How can I replace my guttering?

If your gutters are well and truly leaking, cracked, buckled or sagging, and no amount of clearance or DIY repair has fixed the problem then you may need to get your guttering replaced.

Most of the larger DIY stores will sell PVC or even cast iron gutters but if you are attempting the job yourself then there are a few vital pieces of information you should bear in mind.

These are:
  • Remove all the previous guttering with extreme care so as not to risk damage to you, or to the areas of roof where it is attached.
  • Remember this is a handy time for other property maintenance. When the gutters are off it’s a handy time to paint the house!
  • If your guttering requires a slope for the water to run to the downpipe then the lowest point (the connection with the downpipe) should be approximately 3mm lower than the highest point.
  • Also remember that brackets should be attached at 1 metre intervals along the entire length of the guttering.
  • Always make sure your downpipes are securely fastened to the wall

Should I use a professional?

If you are not confident with DIY and you don't feel assured that you can service your guttering yourself then it is probably best to get professional experts to do it for you.
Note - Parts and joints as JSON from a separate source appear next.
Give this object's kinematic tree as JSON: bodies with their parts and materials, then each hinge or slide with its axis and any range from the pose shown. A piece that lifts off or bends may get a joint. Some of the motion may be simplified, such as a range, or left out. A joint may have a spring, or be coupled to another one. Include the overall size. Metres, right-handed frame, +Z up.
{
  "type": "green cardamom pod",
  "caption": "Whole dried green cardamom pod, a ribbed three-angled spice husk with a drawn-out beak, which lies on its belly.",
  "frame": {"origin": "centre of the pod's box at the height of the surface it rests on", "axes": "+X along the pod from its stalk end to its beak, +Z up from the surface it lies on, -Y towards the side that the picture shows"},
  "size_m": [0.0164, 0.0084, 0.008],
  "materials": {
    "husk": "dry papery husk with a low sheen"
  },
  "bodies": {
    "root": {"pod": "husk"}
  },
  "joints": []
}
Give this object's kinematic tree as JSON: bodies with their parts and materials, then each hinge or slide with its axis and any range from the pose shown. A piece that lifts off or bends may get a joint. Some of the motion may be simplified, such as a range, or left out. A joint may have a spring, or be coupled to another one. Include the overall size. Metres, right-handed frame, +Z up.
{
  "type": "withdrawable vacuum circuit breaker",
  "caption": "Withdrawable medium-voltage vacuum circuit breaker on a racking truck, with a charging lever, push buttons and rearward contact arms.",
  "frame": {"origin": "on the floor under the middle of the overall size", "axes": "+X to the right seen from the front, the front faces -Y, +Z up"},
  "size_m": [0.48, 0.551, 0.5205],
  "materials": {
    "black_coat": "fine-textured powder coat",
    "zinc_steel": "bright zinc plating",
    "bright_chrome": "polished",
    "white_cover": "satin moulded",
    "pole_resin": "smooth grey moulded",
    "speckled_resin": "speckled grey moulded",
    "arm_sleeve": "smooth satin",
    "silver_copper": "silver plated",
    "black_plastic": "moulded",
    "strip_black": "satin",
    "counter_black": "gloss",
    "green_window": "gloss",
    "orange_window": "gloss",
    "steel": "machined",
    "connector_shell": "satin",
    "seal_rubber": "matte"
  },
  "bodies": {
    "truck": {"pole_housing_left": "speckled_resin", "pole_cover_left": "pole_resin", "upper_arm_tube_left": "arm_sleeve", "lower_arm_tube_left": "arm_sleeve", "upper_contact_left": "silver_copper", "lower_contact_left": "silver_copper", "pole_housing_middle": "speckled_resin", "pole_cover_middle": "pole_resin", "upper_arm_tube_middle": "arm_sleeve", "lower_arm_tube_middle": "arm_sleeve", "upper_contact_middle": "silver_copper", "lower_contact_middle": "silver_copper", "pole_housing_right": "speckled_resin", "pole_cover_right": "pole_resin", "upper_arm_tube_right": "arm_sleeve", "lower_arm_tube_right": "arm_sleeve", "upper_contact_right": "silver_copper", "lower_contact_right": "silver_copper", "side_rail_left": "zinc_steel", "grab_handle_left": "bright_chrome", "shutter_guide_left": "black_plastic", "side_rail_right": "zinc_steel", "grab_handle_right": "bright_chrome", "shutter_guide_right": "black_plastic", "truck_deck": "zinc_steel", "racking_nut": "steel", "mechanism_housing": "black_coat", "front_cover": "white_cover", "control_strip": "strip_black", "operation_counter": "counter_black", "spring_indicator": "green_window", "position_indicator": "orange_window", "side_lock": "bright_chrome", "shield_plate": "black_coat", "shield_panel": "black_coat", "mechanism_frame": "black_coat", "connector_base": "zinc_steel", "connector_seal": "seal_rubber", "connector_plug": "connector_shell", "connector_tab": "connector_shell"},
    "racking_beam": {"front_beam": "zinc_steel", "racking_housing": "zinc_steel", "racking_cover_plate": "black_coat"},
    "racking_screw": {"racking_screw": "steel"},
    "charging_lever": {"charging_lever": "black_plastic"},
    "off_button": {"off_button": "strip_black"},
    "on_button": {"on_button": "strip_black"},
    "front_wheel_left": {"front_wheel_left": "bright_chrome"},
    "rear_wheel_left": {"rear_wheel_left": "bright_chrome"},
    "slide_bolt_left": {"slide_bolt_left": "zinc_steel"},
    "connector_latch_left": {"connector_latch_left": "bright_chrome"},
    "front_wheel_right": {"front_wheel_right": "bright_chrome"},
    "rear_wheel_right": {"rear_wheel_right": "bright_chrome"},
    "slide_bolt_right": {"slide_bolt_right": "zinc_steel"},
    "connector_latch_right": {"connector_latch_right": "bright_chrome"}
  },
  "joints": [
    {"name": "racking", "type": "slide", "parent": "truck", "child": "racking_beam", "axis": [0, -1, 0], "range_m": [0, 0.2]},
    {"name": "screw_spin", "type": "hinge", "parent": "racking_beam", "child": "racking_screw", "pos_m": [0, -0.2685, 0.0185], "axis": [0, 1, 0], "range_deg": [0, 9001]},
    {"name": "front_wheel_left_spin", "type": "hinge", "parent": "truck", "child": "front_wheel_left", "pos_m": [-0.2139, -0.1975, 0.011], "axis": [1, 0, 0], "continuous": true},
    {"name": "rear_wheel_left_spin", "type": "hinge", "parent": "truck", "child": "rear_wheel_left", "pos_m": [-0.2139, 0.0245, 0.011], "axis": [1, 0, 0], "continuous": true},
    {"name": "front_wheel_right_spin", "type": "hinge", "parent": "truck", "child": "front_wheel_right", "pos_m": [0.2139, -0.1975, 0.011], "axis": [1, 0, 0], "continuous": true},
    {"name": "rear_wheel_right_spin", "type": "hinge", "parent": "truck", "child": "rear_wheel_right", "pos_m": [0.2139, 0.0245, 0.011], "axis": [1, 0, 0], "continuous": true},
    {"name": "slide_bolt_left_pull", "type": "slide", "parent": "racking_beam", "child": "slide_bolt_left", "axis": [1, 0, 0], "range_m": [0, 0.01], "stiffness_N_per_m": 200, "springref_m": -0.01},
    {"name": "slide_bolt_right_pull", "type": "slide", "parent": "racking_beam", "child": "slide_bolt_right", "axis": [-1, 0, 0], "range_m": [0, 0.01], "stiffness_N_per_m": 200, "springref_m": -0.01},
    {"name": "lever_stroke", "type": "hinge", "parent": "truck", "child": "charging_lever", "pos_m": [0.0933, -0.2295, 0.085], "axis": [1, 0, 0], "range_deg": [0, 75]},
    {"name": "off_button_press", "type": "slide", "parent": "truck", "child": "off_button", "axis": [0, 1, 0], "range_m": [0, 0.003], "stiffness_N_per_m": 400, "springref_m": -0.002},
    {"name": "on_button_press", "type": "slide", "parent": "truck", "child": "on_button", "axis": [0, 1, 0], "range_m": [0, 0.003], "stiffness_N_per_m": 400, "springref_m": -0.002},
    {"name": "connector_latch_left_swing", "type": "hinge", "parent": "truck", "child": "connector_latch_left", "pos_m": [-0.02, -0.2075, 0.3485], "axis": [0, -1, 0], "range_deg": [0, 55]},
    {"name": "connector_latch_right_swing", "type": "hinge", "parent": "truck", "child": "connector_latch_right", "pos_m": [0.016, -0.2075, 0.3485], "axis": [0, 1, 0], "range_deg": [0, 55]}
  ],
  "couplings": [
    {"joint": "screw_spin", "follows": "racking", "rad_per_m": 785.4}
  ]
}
There are many guttering companies in your area who will provide all aspects of service and maintenance for your gutters. By visiting the Yellow Pages you can find a list of guttering companies in your area.

However if you have a friend or neighbour who has had similar work done then it is worth asking them what company they used and would they recommend them. It is always worth getting a recommendation if at all possible.

Starry, starry, night!

Although not exciting at first glance, solid and effective guttering will keep your property dry and secure – leaving you more time to concentrate on the more fun and creative aspects of home ownership.

And remember, as the legendary writer Oscar Wilde said: “We are all in the gutter, but some of us are looking at the stars!”.